In Sudan a woman suspected of prostitution is treated much differently than she would be in a civilized society not run by brutes. The punishment the woman in this video is subjected to is horrible enough, but to laugh at her agony, as one of her tormenters does, is simple savagery. Which is worse, we might ask, to commit prostitution or to sadistically whip a woman fifty three times for the offense? Which is more evil, prostitution or a law that demands such barbaric sentences?

Be advised that this is not easy to watch:
CNN has the details.

It tells us something about the ideological quirkiness of the left, I suppose, that here and abroad leftists were horrified and outraged by revelations that the United States had waterboarded three murderous terrorists in hopes of saving thousands of innocent lives, among whom, no doubt, were many women. Meanwhile, cruel atrocities such as we see on this video are perpetrated daily in cities and villages throughout North Africa and the Middle East, wherever Sharia law is strictly enforced, and the world's leftists just turn their heads and yawn.

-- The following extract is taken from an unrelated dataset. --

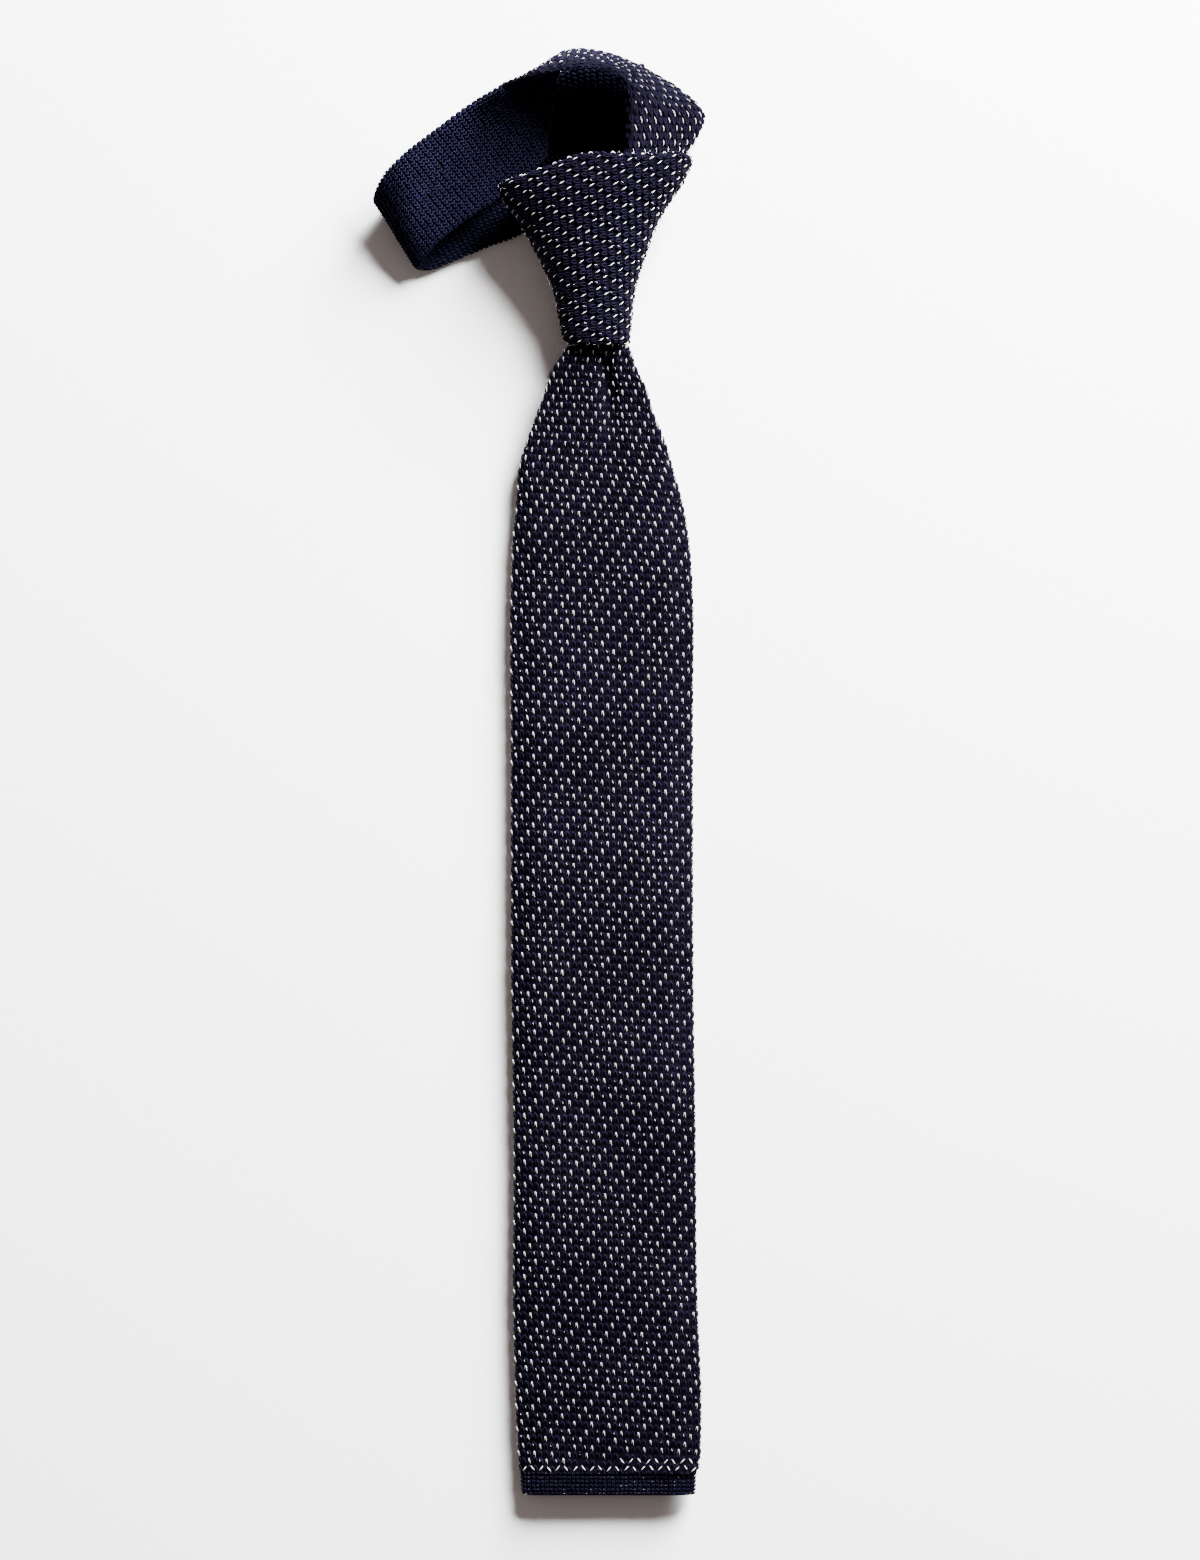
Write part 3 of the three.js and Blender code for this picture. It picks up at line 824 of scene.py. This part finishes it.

When the U.S., in order to prevent mass murder, uses an interrogation technique which causes no real pain nor permanent harm, it is roundly condemned. It's told that it is just creating more terrorists, and that it is committing crimes against humanity. But when genuine torture is used in an Islamic, African country, not to save lives, but as punishment for a non-violent offense, one hears scarcely more than a quiet tsk, tsk from the left.

Why is that? Is it that, with the exception of a few intrepid voices like those of Christopher Hitchens and Paul Berman, the left is afraid to criticize the behavior of Muslims? Or is it black Africans whose behavior they can't bring themselves to condemn? Or is it both?

Anyway, don't hold your breath waiting for this video to get the sort of play on the world's evening news programs that Abu Ghraib received.